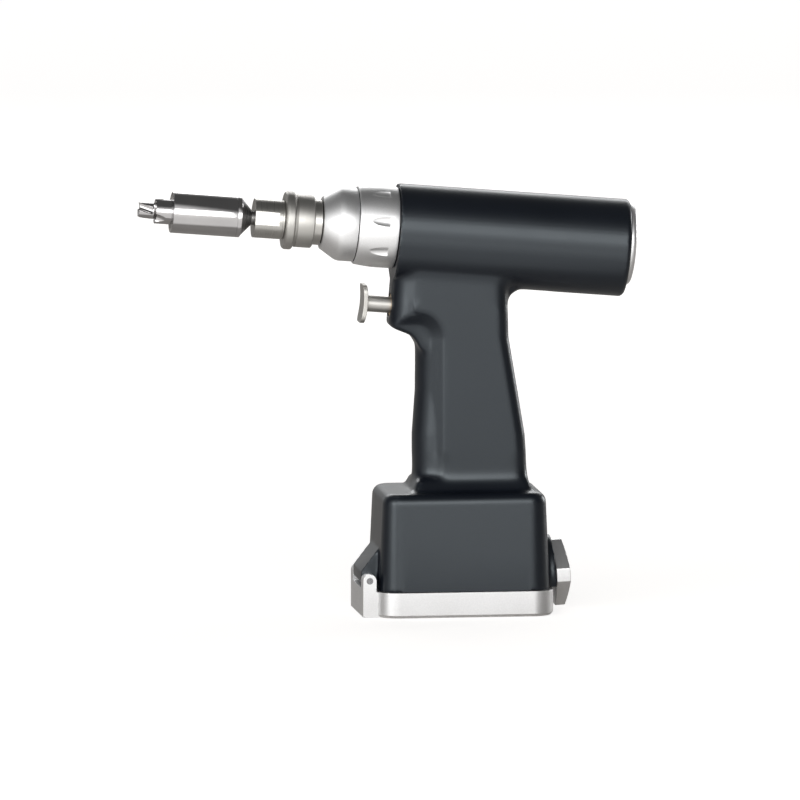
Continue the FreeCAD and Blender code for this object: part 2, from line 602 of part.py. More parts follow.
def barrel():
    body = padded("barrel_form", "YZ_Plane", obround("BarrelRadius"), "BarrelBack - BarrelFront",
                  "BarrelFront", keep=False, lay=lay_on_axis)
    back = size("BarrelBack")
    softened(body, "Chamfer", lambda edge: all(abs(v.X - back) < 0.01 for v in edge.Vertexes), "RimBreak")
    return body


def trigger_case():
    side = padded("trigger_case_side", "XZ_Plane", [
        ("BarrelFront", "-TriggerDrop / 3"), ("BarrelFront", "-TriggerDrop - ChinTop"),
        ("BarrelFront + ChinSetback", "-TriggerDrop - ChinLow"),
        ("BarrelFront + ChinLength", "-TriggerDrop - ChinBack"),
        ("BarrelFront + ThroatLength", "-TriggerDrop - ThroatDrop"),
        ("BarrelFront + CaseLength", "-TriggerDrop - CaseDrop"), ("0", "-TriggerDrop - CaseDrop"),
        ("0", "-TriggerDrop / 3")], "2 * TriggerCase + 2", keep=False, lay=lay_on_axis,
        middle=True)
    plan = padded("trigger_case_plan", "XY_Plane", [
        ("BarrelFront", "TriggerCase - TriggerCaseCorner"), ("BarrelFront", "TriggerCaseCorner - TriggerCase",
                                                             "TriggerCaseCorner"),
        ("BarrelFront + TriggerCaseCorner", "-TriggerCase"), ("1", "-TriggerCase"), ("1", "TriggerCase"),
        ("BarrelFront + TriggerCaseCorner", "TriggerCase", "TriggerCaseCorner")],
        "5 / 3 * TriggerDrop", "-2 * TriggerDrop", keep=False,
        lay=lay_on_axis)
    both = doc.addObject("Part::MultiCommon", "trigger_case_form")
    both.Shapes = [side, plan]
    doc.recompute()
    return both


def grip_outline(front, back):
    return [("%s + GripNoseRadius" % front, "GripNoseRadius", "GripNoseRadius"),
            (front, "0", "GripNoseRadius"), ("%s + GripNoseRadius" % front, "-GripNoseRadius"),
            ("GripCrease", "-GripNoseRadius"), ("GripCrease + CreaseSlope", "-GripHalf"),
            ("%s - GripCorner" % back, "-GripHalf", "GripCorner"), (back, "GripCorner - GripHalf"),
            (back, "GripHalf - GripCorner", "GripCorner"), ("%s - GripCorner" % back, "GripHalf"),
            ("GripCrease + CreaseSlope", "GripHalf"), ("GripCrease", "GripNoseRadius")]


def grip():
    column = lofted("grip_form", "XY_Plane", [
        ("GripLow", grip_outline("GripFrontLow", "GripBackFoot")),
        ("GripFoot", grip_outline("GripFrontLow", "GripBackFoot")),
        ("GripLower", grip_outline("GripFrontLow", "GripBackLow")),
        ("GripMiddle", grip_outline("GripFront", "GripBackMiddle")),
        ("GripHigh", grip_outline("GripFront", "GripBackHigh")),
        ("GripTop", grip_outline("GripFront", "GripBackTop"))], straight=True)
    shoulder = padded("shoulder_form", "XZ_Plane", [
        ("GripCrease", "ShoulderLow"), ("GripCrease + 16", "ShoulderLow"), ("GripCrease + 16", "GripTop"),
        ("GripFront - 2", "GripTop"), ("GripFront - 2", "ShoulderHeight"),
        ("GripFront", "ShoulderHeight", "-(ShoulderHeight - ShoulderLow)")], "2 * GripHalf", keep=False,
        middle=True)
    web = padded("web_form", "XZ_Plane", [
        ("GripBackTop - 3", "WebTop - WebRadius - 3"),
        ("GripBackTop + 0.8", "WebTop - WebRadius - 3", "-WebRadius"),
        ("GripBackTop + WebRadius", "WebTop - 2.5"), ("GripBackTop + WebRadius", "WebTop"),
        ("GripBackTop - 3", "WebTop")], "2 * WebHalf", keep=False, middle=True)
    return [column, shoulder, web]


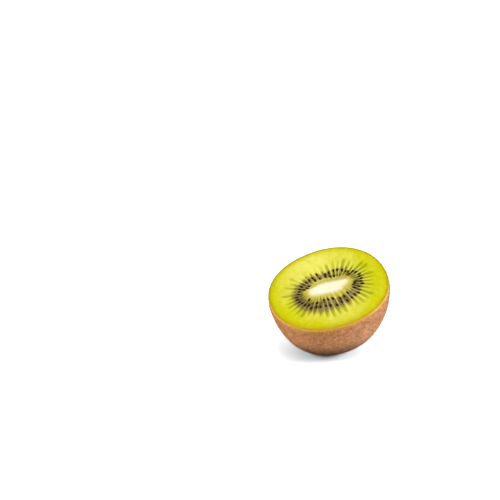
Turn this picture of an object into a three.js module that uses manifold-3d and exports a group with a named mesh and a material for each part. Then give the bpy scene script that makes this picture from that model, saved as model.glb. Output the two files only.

--

Given task: Extract each record, keeping it identical to the original.

Full response:
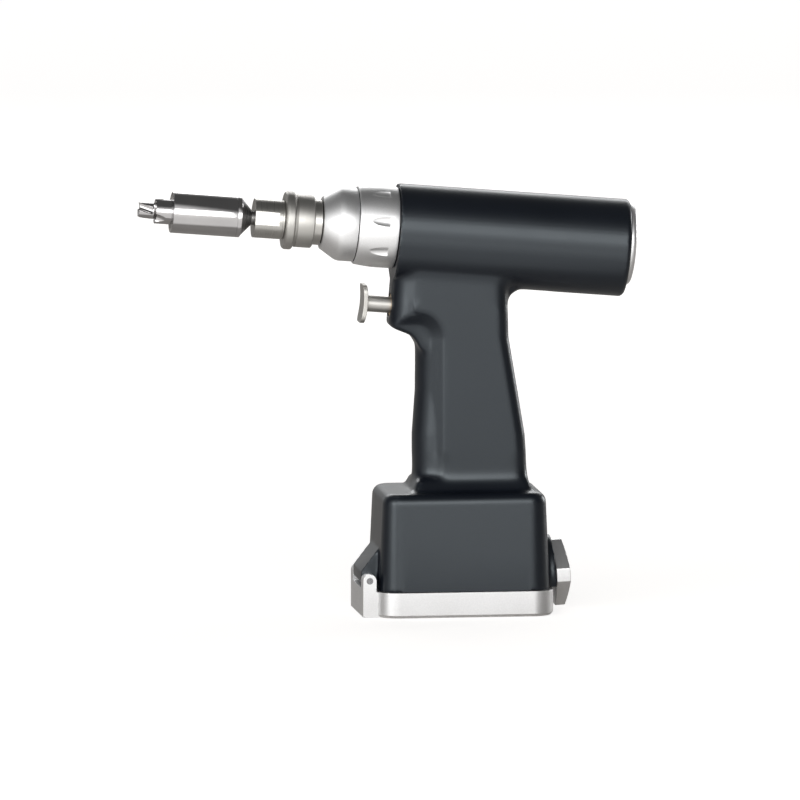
Continue the FreeCAD and Blender code for this object: part 2, from line 602 of part.py. More parts follow.
def barrel():
    body = padded("barrel_form", "YZ_Plane", obround("BarrelRadius"), "BarrelBack - BarrelFront",
                  "BarrelFront", keep=False, lay=lay_on_axis)
    back = size("BarrelBack")
    softened(body, "Chamfer", lambda edge: all(abs(v.X - back) < 0.01 for v in edge.Vertexes), "RimBreak")
    return body


def trigger_case():
    side = padded("trigger_case_side", "XZ_Plane", [
        ("BarrelFront", "-TriggerDrop / 3"), ("BarrelFront", "-TriggerDrop - ChinTop"),
        ("BarrelFront + ChinSetback", "-TriggerDrop - ChinLow"),
        ("BarrelFront + ChinLength", "-TriggerDrop - ChinBack"),
        ("BarrelFront + ThroatLength", "-TriggerDrop - ThroatDrop"),
        ("BarrelFront + CaseLength", "-TriggerDrop - CaseDrop"), ("0", "-TriggerDrop - CaseDrop"),
        ("0", "-TriggerDrop / 3")], "2 * TriggerCase + 2", keep=False, lay=lay_on_axis,
        middle=True)
    plan = padded("trigger_case_plan", "XY_Plane", [
        ("BarrelFront", "TriggerCase - TriggerCaseCorner"), ("BarrelFront", "TriggerCaseCorner - TriggerCase",
                                                             "TriggerCaseCorner"),
        ("BarrelFront + TriggerCaseCorner", "-TriggerCase"), ("1", "-TriggerCase"), ("1", "TriggerCase"),
        ("BarrelFront + TriggerCaseCorner", "TriggerCase", "TriggerCaseCorner")],
        "5 / 3 * TriggerDrop", "-2 * TriggerDrop", keep=False,
        lay=lay_on_axis)
    both = doc.addObject("Part::MultiCommon", "trigger_case_form")
    both.Shapes = [side, plan]
    doc.recompute()
    return both


def grip_outline(front, back):
    return [("%s + GripNoseRadius" % front, "GripNoseRadius", "GripNoseRadius"),
            (front, "0", "GripNoseRadius"), ("%s + GripNoseRadius" % front, "-GripNoseRadius"),
            ("GripCrease", "-GripNoseRadius"), ("GripCrease + CreaseSlope", "-GripHalf"),
            ("%s - GripCorner" % back, "-GripHalf", "GripCorner"), (back, "GripCorner - GripHalf"),
            (back, "GripHalf - GripCorner", "GripCorner"), ("%s - GripCorner" % back, "GripHalf"),
            ("GripCrease + CreaseSlope", "GripHalf"), ("GripCrease", "GripNoseRadius")]


def grip():
    column = lofted("grip_form", "XY_Plane", [
        ("GripLow", grip_outline("GripFrontLow", "GripBackFoot")),
        ("GripFoot", grip_outline("GripFrontLow", "GripBackFoot")),
        ("GripLower", grip_outline("GripFrontLow", "GripBackLow")),
        ("GripMiddle", grip_outline("GripFront", "GripBackMiddle")),
        ("GripHigh", grip_outline("GripFront", "GripBackHigh")),
        ("GripTop", grip_outline("GripFront", "GripBackTop"))], straight=True)
    shoulder = padded("shoulder_form", "XZ_Plane", [
        ("GripCrease", "ShoulderLow"), ("GripCrease + 16", "ShoulderLow"), ("GripCrease + 16", "GripTop"),
        ("GripFront - 2", "GripTop"), ("GripFront - 2", "ShoulderHeight"),
        ("GripFront", "ShoulderHeight", "-(ShoulderHeight - ShoulderLow)")], "2 * GripHalf", keep=False,
        middle=True)
    web = padded("web_form", "XZ_Plane", [
        ("GripBackTop - 3", "WebTop - WebRadius - 3"),
        ("GripBackTop + 0.8", "WebTop - WebRadius - 3", "-WebRadius"),
        ("GripBackTop + WebRadius", "WebTop - 2.5"), ("GripBackTop + WebRadius", "WebTop"),
        ("GripBackTop - 3", "WebTop")], "2 * WebHalf", keep=False, middle=True)
    return [column, shoulder, web]


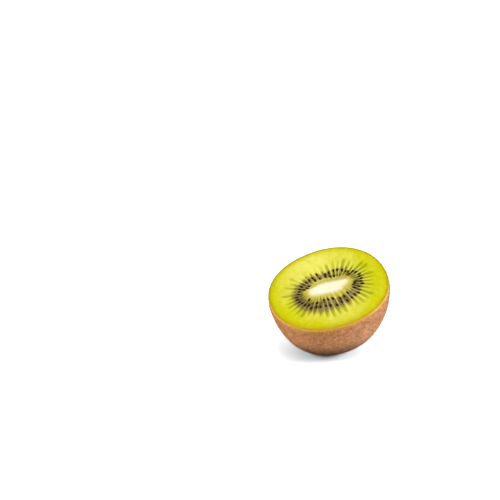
Turn this picture of an object into a three.js module that uses manifold-3d and exports a group with a named mesh and a material for each part. Then give the bpy scene script that makes this picture from that model, saved as model.glb. Output the two files only.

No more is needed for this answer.